WHAT YOU NEED TO DO - Start at the line that has "build_peak()" and stop at the line that has "before = set(bpy.data.objects)". Print those lines and all lines between them exactly, and nothing more.

-- START MATERIAL FOR THIS EXERCISE --

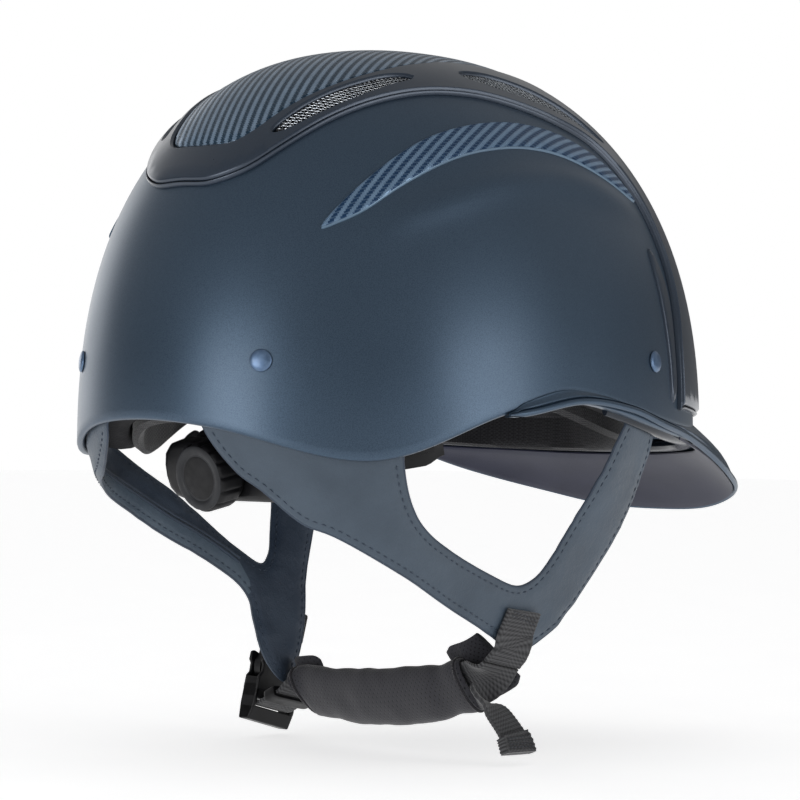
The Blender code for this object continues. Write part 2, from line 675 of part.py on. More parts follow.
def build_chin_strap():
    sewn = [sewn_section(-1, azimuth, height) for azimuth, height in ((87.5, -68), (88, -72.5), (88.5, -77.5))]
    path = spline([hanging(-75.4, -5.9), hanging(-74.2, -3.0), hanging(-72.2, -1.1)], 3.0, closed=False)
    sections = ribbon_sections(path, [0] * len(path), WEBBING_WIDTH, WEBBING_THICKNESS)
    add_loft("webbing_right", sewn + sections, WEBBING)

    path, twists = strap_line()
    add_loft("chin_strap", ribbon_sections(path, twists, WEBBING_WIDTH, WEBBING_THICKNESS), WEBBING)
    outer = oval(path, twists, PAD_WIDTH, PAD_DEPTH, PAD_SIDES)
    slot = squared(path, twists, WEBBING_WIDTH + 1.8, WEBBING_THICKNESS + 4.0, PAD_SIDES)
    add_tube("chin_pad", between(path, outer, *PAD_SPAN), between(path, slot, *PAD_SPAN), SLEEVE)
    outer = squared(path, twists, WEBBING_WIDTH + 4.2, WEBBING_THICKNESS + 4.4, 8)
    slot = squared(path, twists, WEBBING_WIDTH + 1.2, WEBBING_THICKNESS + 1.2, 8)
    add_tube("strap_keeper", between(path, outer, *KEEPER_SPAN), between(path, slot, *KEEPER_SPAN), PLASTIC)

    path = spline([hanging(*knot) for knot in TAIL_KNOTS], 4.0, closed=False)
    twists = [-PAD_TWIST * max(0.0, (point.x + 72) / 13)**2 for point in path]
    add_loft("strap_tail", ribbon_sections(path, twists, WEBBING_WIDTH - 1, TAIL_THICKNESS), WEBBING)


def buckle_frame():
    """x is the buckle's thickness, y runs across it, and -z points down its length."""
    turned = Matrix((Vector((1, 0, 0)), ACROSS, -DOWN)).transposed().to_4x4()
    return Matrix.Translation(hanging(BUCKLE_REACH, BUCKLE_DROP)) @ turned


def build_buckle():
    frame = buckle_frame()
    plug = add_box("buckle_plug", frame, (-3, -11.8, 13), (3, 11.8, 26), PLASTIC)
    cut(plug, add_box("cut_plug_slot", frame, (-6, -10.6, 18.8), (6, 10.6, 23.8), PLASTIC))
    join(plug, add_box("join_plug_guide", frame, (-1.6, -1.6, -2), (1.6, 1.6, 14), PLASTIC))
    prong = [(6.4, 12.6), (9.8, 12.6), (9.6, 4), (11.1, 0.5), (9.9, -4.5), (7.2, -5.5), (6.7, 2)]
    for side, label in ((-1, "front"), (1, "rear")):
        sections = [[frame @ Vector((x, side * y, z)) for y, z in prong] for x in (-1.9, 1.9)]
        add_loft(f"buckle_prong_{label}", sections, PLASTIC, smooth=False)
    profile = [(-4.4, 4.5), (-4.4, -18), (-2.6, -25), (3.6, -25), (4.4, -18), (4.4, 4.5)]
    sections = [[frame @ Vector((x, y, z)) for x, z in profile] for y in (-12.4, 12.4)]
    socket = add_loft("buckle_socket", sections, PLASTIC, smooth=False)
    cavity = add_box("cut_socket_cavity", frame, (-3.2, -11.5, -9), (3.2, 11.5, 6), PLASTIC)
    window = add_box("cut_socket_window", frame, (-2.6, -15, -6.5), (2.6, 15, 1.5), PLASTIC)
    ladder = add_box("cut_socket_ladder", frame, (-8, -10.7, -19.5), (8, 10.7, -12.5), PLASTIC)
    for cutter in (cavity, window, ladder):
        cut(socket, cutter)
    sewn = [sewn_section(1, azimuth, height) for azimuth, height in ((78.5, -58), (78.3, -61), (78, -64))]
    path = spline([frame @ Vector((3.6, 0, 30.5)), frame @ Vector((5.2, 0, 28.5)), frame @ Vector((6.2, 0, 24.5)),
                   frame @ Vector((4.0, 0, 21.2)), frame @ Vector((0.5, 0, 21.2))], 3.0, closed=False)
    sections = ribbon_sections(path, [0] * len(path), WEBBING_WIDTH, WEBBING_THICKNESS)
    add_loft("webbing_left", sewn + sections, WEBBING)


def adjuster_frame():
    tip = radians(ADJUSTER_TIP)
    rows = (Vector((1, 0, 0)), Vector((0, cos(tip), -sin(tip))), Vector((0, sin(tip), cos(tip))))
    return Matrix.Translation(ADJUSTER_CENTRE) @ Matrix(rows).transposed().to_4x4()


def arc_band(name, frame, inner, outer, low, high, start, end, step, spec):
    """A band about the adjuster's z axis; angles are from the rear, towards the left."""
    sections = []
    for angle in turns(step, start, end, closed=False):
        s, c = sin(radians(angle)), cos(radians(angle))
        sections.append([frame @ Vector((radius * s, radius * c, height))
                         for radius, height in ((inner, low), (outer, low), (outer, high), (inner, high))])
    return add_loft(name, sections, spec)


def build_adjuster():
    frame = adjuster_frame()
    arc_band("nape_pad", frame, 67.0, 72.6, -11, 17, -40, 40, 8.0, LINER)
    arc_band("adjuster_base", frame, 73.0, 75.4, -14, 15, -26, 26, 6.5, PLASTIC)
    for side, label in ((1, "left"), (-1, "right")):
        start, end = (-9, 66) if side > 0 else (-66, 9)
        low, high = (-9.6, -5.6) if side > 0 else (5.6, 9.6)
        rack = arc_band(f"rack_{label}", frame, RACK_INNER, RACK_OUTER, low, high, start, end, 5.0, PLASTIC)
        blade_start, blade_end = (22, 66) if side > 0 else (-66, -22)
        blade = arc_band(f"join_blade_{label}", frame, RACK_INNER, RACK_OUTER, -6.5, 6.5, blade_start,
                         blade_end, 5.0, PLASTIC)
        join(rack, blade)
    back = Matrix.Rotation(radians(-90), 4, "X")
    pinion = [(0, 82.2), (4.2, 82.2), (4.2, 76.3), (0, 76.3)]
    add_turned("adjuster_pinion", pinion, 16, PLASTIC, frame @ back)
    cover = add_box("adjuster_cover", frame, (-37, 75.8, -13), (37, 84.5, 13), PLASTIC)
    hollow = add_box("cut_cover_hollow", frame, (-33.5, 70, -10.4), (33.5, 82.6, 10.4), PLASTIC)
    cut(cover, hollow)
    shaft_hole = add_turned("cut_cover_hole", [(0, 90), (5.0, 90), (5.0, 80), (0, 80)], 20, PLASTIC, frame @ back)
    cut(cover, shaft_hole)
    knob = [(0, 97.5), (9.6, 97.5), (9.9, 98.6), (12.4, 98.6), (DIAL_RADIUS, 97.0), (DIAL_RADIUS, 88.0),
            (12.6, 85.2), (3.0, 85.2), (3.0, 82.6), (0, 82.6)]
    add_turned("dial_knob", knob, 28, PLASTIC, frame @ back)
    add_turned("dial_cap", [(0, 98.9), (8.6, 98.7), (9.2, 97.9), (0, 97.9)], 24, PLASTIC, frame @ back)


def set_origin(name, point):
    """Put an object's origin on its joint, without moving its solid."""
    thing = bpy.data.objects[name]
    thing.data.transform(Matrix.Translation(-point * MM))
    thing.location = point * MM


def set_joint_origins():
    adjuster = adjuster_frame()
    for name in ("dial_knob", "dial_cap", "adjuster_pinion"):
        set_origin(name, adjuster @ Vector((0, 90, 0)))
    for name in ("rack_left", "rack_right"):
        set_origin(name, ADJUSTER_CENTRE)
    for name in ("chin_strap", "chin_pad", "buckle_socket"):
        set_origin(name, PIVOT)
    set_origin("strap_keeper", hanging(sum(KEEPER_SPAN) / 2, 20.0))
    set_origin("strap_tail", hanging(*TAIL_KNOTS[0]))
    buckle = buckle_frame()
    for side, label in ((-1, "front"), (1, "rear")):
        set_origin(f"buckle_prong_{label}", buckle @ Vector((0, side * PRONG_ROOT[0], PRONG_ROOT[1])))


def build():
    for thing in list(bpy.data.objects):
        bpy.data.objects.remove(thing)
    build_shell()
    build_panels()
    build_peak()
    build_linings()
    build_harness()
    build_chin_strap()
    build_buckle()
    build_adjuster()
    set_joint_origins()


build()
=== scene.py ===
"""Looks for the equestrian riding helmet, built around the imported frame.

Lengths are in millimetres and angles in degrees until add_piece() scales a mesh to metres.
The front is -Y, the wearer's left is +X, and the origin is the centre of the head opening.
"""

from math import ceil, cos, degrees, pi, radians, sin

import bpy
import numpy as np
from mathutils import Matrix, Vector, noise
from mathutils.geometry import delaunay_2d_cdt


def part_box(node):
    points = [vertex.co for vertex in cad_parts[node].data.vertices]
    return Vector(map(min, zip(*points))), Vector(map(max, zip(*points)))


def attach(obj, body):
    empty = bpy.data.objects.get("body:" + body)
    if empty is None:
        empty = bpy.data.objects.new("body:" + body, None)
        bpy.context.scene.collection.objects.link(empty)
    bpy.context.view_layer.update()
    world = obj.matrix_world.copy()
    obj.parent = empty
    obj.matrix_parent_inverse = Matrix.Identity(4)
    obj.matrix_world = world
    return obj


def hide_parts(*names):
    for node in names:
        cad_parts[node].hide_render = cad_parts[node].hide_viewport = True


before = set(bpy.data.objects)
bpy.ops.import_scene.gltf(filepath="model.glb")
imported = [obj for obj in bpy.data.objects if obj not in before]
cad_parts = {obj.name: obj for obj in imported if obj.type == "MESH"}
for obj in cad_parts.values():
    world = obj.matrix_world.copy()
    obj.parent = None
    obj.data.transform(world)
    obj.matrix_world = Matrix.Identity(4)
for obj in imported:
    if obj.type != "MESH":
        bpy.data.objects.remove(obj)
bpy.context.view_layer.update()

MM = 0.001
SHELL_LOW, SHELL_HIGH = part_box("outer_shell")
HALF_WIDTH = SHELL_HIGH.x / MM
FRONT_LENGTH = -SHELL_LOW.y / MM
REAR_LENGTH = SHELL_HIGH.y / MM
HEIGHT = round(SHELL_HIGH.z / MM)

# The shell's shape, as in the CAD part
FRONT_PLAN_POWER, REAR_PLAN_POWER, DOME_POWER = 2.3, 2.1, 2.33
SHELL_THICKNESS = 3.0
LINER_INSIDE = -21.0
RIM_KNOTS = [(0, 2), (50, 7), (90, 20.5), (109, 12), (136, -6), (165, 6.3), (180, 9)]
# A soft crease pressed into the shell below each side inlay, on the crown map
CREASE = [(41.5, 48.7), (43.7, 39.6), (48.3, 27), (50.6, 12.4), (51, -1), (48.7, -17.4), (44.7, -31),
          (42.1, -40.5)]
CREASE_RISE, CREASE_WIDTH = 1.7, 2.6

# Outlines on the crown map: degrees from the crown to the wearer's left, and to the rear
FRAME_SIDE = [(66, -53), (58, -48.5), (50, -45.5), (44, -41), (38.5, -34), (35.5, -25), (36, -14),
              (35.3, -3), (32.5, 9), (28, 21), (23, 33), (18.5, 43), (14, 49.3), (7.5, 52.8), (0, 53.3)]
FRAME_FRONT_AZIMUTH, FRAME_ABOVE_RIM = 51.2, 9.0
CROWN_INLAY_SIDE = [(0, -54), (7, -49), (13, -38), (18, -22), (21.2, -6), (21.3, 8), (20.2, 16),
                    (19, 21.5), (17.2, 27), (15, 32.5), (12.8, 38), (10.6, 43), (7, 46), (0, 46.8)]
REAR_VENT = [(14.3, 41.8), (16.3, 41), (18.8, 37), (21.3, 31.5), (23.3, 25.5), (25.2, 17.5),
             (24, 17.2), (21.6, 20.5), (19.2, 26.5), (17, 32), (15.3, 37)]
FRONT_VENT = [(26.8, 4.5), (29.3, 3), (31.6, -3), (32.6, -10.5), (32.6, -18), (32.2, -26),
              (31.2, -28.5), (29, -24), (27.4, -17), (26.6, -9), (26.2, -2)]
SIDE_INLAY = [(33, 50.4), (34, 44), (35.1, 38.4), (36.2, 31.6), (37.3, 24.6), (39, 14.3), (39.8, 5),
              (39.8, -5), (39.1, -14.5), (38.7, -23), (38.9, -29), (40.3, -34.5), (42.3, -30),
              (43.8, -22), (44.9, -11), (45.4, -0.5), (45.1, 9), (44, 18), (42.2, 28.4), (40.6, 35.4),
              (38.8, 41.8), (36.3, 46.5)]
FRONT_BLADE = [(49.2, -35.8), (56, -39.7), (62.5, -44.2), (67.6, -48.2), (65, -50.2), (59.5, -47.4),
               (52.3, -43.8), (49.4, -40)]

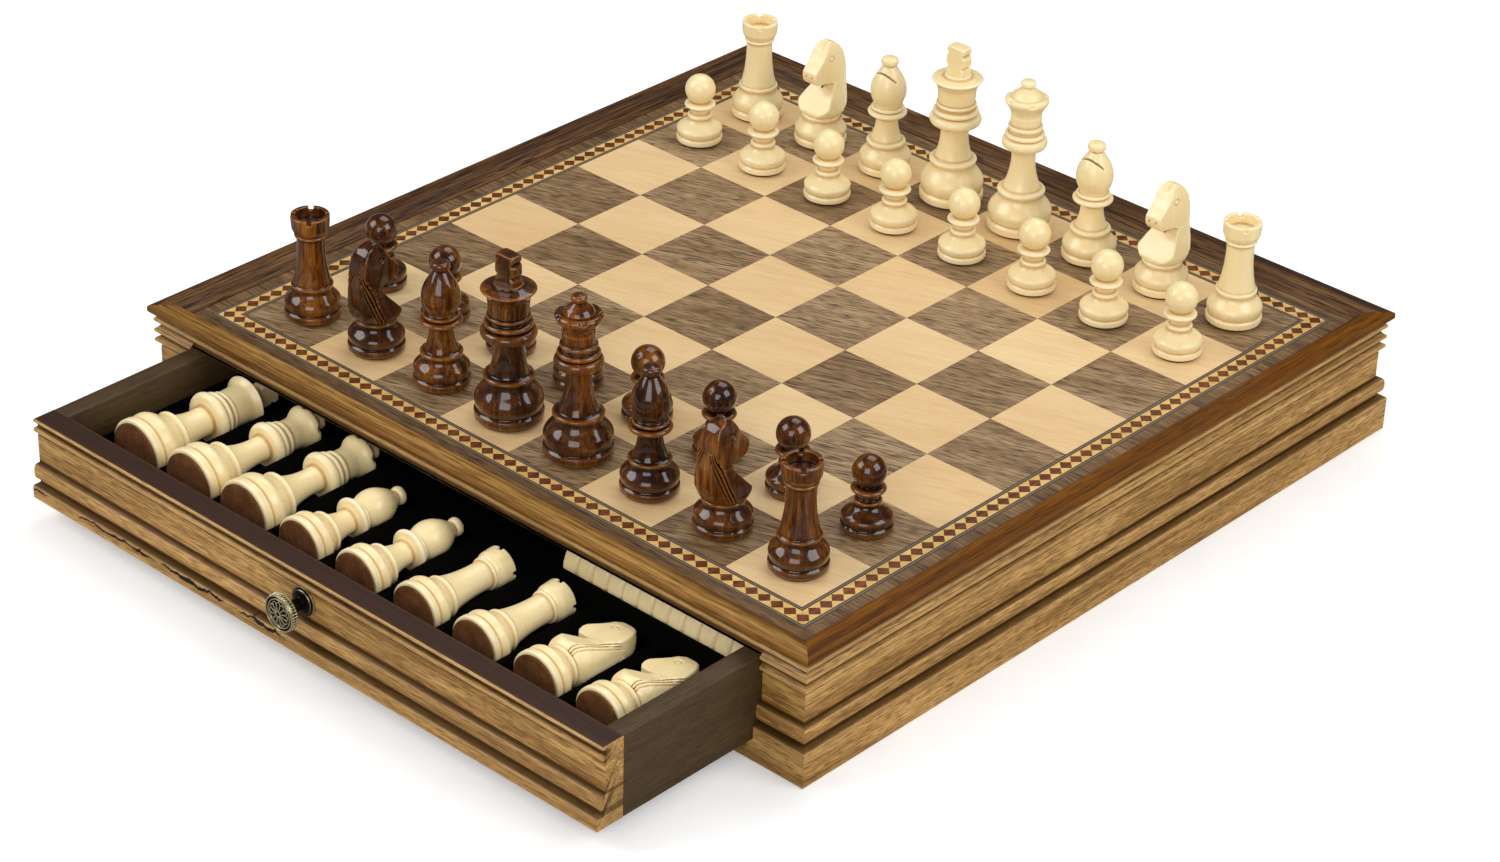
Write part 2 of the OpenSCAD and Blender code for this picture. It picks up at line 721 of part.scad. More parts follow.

-- END MATERIAL FOR THIS EXERCISE --

TASK ANSWER -
    build_peak()
    build_linings()
    build_harness()
    build_chin_strap()
    build_buckle()
    build_adjuster()
    set_joint_origins()


build()
=== scene.py ===
"""Looks for the equestrian riding helmet, built around the imported frame.

Lengths are in millimetres and angles in degrees until add_piece() scales a mesh to metres.
The front is -Y, the wearer's left is +X, and the origin is the centre of the head opening.
"""

from math import ceil, cos, degrees, pi, radians, sin

import bpy
import numpy as np
from mathutils import Matrix, Vector, noise
from mathutils.geometry import delaunay_2d_cdt


def part_box(node):
    points = [vertex.co for vertex in cad_parts[node].data.vertices]
    return Vector(map(min, zip(*points))), Vector(map(max, zip(*points)))


def attach(obj, body):
    empty = bpy.data.objects.get("body:" + body)
    if empty is None:
        empty = bpy.data.objects.new("body:" + body, None)
        bpy.context.scene.collection.objects.link(empty)
    bpy.context.view_layer.update()
    world = obj.matrix_world.copy()
    obj.parent = empty
    obj.matrix_parent_inverse = Matrix.Identity(4)
    obj.matrix_world = world
    return obj


def hide_parts(*names):
    for node in names:
        cad_parts[node].hide_render = cad_parts[node].hide_viewport = True


before = set(bpy.data.objects)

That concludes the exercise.